If the next image pixel to be addressed requires only more intense color or colors, appropriate dye is simply added to mixing chamber 58. Colorless ink may also be added to restore optimum volume and to maintain ink viscosity in the mixing chamber.

If the just-mentioned solution for color correction is not possible due to volume, then a computer 69 commands that mixing chamber 58 be flushed with colorless ink before CMYK color dyes are added according to image requirement. The ink flushed via a passage 70' is collected in a dye addition station 70 where it is to be treated and converted to black ink by adding appropriate amounts of CMY dye and colorless ink from a source 72. The dye addition station is equipped with a mixing pump 74, a detector (dye and viscosity sensor) 76 and appropriate valves to generate black ink, which is then cycled to black ink reservoir 64 for future use. A filter 78 may be used to clean up the recycled ink. Colorless ink is added at the dye mixing station to maintain ink viscosity.
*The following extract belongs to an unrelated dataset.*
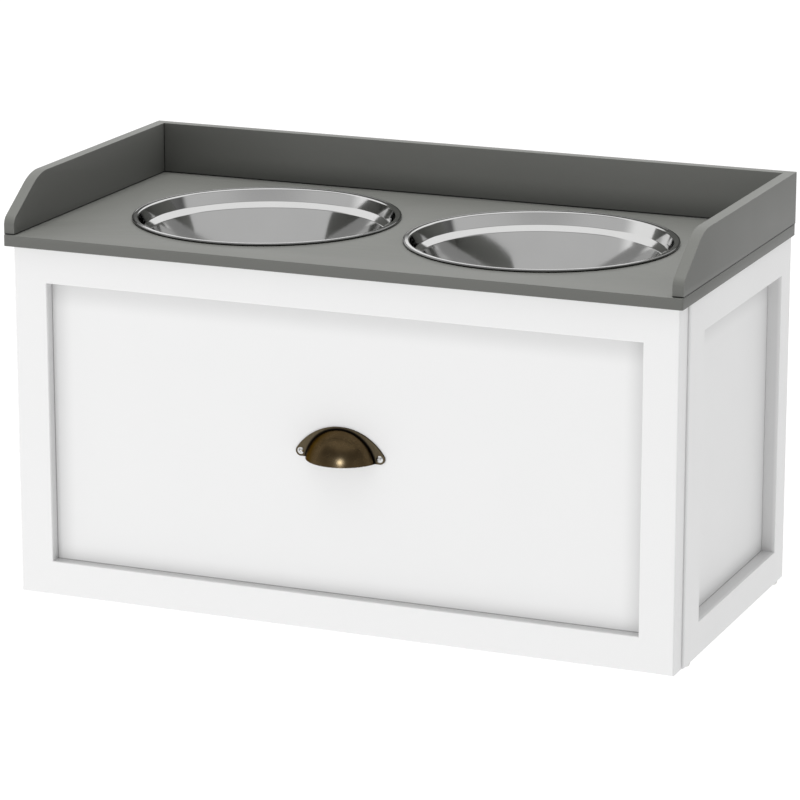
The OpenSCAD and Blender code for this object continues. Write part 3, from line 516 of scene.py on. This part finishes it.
# Screws. Zinc plated, with a cross recess: low domed heads on the brackets and runners,
# countersunk ones in the gallery and the drawer's back. Each is driven down to its seat.
def screw_tree():
    """Geometry nodes that stand a screw on each point, its head's face there and its length
    opposite to the point's "out". Each is turned about itself by chance."""
    tree = bpy.data.node_groups.new("cross_recess_screws", "GeometryNodeTree")
    for in_out, kind, name in (
            ("INPUT", "Geometry", "Points"), ("INPUT", "Float", "Head Radius"),
            ("INPUT", "Float", "Radius Under Head"), ("INPUT", "Float", "Head Height"),
            ("INPUT", "Float", "Dome"), ("INPUT", "Float", "Shank Radius"),
            ("INPUT", "Float", "Length"), ("INPUT", "Material", "Material"),
            ("OUTPUT", "Geometry", "Screws")):
        tree.interface.new_socket(name, in_out=in_out, socket_type="NodeSocket" + kind)
    g = Graph(tree)
    given = {s.name: Value(g, s) for s in tree.nodes.new("NodeGroupInput").outputs}
    head_r, head_h, length = given["Head Radius"], given["Head Height"], given["Length"]
    arm_length, arm_width, quarter_turn = 1.15, 0.24, 1.57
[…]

Examples of colorants which may be mixed to form ink may be one of many found in the literature. For example, a colored ink may be formed by mixing acid blue 6 (cyan), basic red 29 (magenta) and Zeneca yellow 132 (yellow). A bleach that may be used to reduce or eliminate color is a 5% solution of sodium hypochlorite. Other bleaches that may be used include acids, bases, ozone, hydrogen peroxide, and nucleophiles.

The invention has been described in detail with particular reference to preferred embodiments thereof, but it will be understood that variations and modifications can be effected within the spirit and scope of the invention.